## Directive
Give all of the lines again, with nothing added or dropped.

------------------------------------

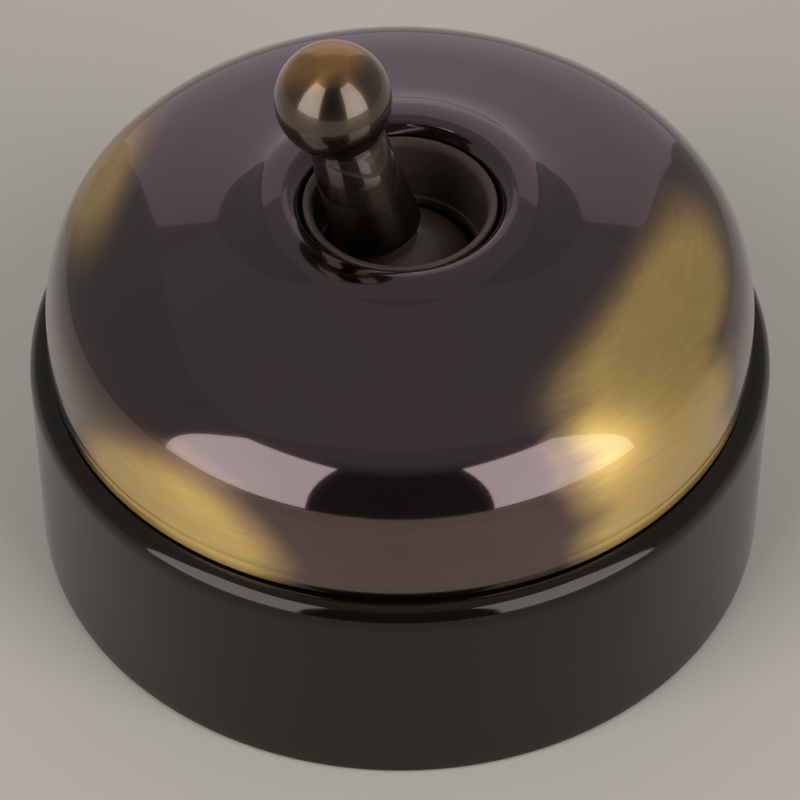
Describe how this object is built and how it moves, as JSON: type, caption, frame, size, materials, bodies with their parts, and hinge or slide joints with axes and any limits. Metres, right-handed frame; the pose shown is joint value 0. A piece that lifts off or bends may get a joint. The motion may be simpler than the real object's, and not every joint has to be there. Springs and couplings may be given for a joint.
{
  "type": "toggle wall switch",
  "caption": "Round surface-mounted toggle switch: glazed black base, domed antique brass screw-on cover, ball-ended lever working a sprung changeover contact.",
  "frame": {"origin": "centre of the base's flat back face, on the wall", "axes": "+Z out of the wall through the middle of the cover, +X to the right and the lever rocks between -X (rest) and +X"},
  "size_m": [0.063, 0.063, 0.0514],
  "materials": {
    "black_porcelain": "gloss glaze",
    "antique_brass_cover": "bronzed dark and relieved to bright brass, under gloss lacquer",
    "antique_brass_knob": "bronzed, polished and lacquered",
    "brown_moulding": "satin moulding",
    "bakelite": "satin moulding",
    "terminal_brass": "machined",
    "contact_copper": "rolled strip",
    "contact_silver": "burnished",
    "steel": "zinc plated",
    "fibre_lining": "matt vulcanised fibre"
  },
  "bodies": {
    "switch_body": {"porcelain_base": "black_porcelain", "toggle_cup": "brown_moulding", "mechanism_housing": "bakelite", "cover_thread_ring": "terminal_brass", "earth_strap": "terminal_brass", "terminal_block_common": "terminal_brass", "terminal_block_left": "terminal_brass", "terminal_block_right": "terminal_brass", "terminal_block_earth": "terminal_brass", "terminal_screw_common": "terminal_brass", "terminal_screw_left": "terminal_brass", "terminal_screw_right": "terminal_brass", "terminal_screw_earth": "terminal_brass", "common_saddle": "contact_copper", "fixed_contact_left": "contact_copper", "fixed_contact_right": "contact_copper", "fixed_contact_tip_left": "contact_silver", "fixed_contact_tip_right": "contact_silver", "pivot_pin": "steel", "cup_screw_left": "steel", "cup_screw_right": "steel", "mechanism_screw_1": "steel", "mechanism_screw_2": "steel"},
    "toggle_lever": {"toggle_knob": "antique_brass_knob", "knob_stud": "steel", "toggle_rocker": "brown_moulding", "plunger_spring": "steel"},
    "plunger": {"plunger": "steel"},
    "contact_rocker": {"contact_rocker": "contact_copper", "moving_contact_tip_left": "contact_silver", "moving_contact_tip_right": "contact_silver"},
    "cover_lining": {"cover_insulating_liner": "fibre_lining"},
    "cover": {"brass_cover": "antique_brass_cover"}
  },
  "joints": [
    {"name": "lever_toggle", "type": "hinge", "parent": "switch_body", "child": "toggle_lever", "pos_m": [0, 0, 0.0243], "axis": [0, 1, 0], "range_deg": [0, 26.8]},
    {"name": "contact_rock", "type": "hinge", "parent": "switch_body", "child": "contact_rocker", "pos_m": [0, 0, 0.01335], "axis": [0, 1, 0], "range_deg": [-16, 0]},
    {"name": "plunger_slide", "type": "slide", "parent": "toggle_lever", "child": "plunger", "axis": [-0.2317, 0, 0.9728], "range_m": [0, 0.001], "stiffness_N_per_m": 400, "springref_m": -0.001, "deforming": ["plunger_spring"]},
    {"name": "cover_lift", "type": "slide", "parent": "switch_body", "child": "cover_lining", "axis": [0, 0, 1], "range_m": [0, 0.0035]},
    {"name": "cover_unscrew", "type": "hinge", "parent": "cover_lining", "child": "cover", "pos_m": [0, 0, 0.0203], "axis": [0, 0, 1], "range_deg": [0, 720]}
  ],
  "couplings": [
    {"joint": "contact_rock", "follows": "lever_toggle", "ratio": -0.597},
    {"joint": "cover_unscrew", "follows": "cover_lift", "rad_per_m": 3590.4}
  ]
}
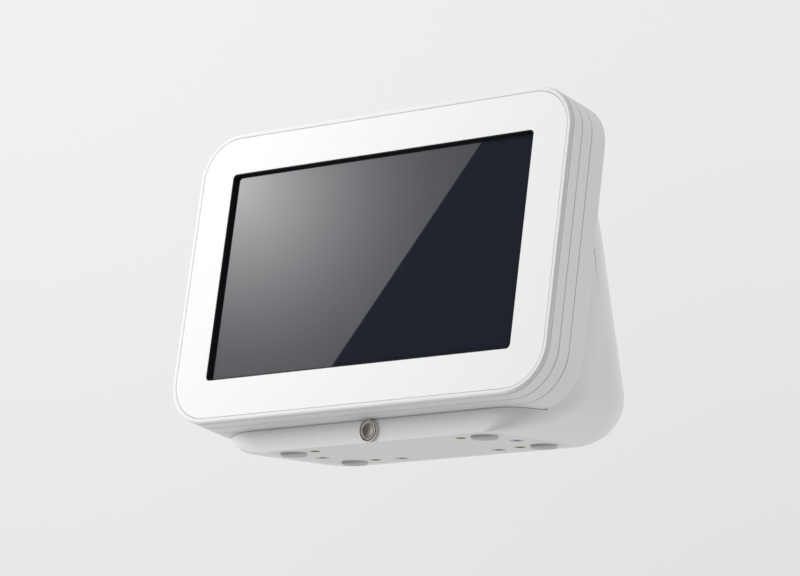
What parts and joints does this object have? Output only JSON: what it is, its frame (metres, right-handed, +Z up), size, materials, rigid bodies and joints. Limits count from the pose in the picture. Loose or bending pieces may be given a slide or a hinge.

------------------------------------

## Finished answer
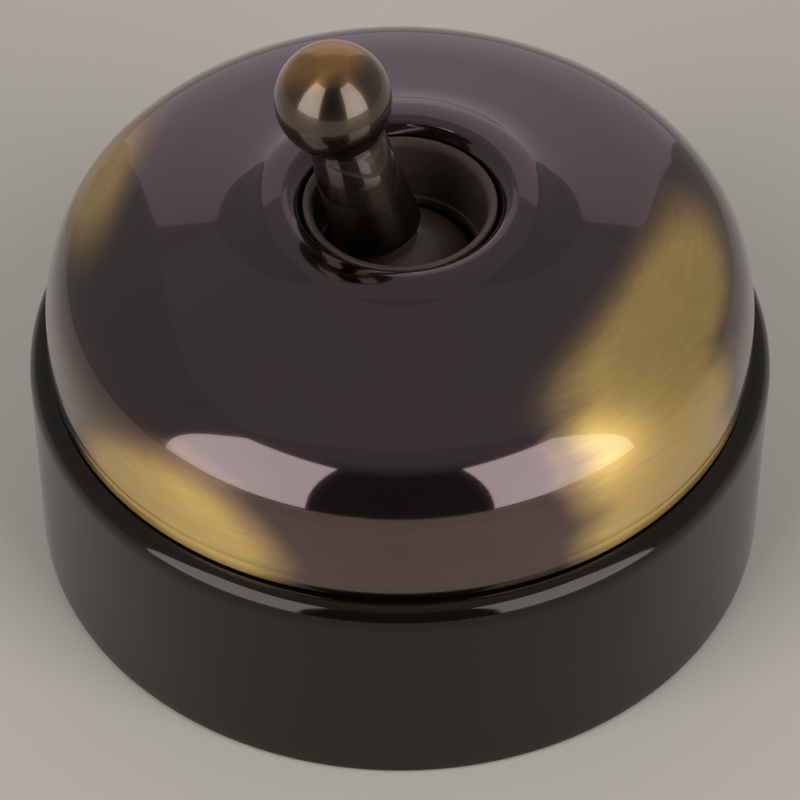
Describe how this object is built and how it moves, as JSON: type, caption, frame, size, materials, bodies with their parts, and hinge or slide joints with axes and any limits. Metres, right-handed frame; the pose shown is joint value 0. A piece that lifts off or bends may get a joint. The motion may be simpler than the real object's, and not every joint has to be there. Springs and couplings may be given for a joint.
{
  "type": "toggle wall switch",
  "caption": "Round surface-mounted toggle switch: glazed black base, domed antique brass screw-on cover, ball-ended lever working a sprung changeover contact.",
  "frame": {"origin": "centre of the base's flat back face, on the wall", "axes": "+Z out of the wall through the middle of the cover, +X to the right and the lever rocks between -X (rest) and +X"},
  "size_m": [0.063, 0.063, 0.0514],
  "materials": {
    "black_porcelain": "gloss glaze",
    "antique_brass_cover": "bronzed dark and relieved to bright brass, under gloss lacquer",
    "antique_brass_knob": "bronzed, polished and lacquered",
    "brown_moulding": "satin moulding",
    "bakelite": "satin moulding",
    "terminal_brass": "machined",
    "contact_copper": "rolled strip",
    "contact_silver": "burnished",
    "steel": "zinc plated",
    "fibre_lining": "matt vulcanised fibre"
  },
  "bodies": {
    "switch_body": {"porcelain_base": "black_porcelain", "toggle_cup": "brown_moulding", "mechanism_housing": "bakelite", "cover_thread_ring": "terminal_brass", "earth_strap": "terminal_brass", "terminal_block_common": "terminal_brass", "terminal_block_left": "terminal_brass", "terminal_block_right": "terminal_brass", "terminal_block_earth": "terminal_brass", "terminal_screw_common": "terminal_brass", "terminal_screw_left": "terminal_brass", "terminal_screw_right": "terminal_brass", "terminal_screw_earth": "terminal_brass", "common_saddle": "contact_copper", "fixed_contact_left": "contact_copper", "fixed_contact_right": "contact_copper", "fixed_contact_tip_left": "contact_silver", "fixed_contact_tip_right": "contact_silver", "pivot_pin": "steel", "cup_screw_left": "steel", "cup_screw_right": "steel", "mechanism_screw_1": "steel", "mechanism_screw_2": "steel"},
    "toggle_lever": {"toggle_knob": "antique_brass_knob", "knob_stud": "steel", "toggle_rocker": "brown_moulding", "plunger_spring": "steel"},
    "plunger": {"plunger": "steel"},
    "contact_rocker": {"contact_rocker": "contact_copper", "moving_contact_tip_left": "contact_silver", "moving_contact_tip_right": "contact_silver"},
    "cover_lining": {"cover_insulating_liner": "fibre_lining"},
    "cover": {"brass_cover": "antique_brass_cover"}
  },
  "joints": [
    {"name": "lever_toggle", "type": "hinge", "parent": "switch_body", "child": "toggle_lever", "pos_m": [0, 0, 0.0243], "axis": [0, 1, 0], "range_deg": [0, 26.8]},
    {"name": "contact_rock", "type": "hinge", "parent": "switch_body", "child": "contact_rocker", "pos_m": [0, 0, 0.01335], "axis": [0, 1, 0], "range_deg": [-16, 0]},
    {"name": "plunger_slide", "type": "slide", "parent": "toggle_lever", "child": "plunger", "axis": [-0.2317, 0, 0.9728], "range_m": [0, 0.001], "stiffness_N_per_m": 400, "springref_m": -0.001, "deforming": ["plunger_spring"]},
    {"name": "cover_lift", "type": "slide", "parent": "switch_body", "child": "cover_lining", "axis": [0, 0, 1], "range_m": [0, 0.0035]},
    {"name": "cover_unscrew", "type": "hinge", "parent": "cover_lining", "child": "cover", "pos_m": [0, 0, 0.0203], "axis": [0, 0, 1], "range_deg": [0, 720]}
  ],
  "couplings": [
    {"joint": "contact_rock", "follows": "lever_toggle", "ratio": -0.597},
    {"joint": "cover_unscrew", "follows": "cover_lift", "rad_per_m": 3590.4}
  ]
}
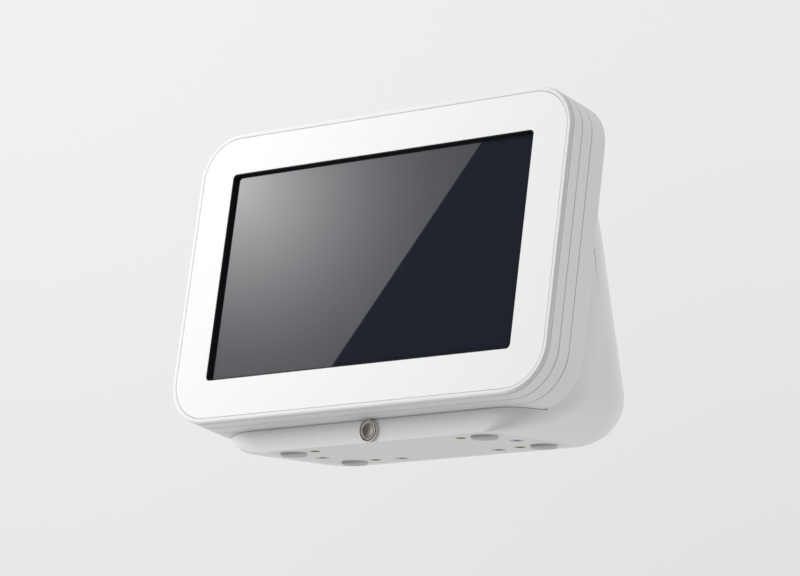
What parts and joints does this object have? Output only JSON: what it is, its frame (metres, right-handed, +Z up), size, materials, rigid bodies and joints. Limits count from the pose in the picture. Loose or bending pieces may be given a slide or a hinge.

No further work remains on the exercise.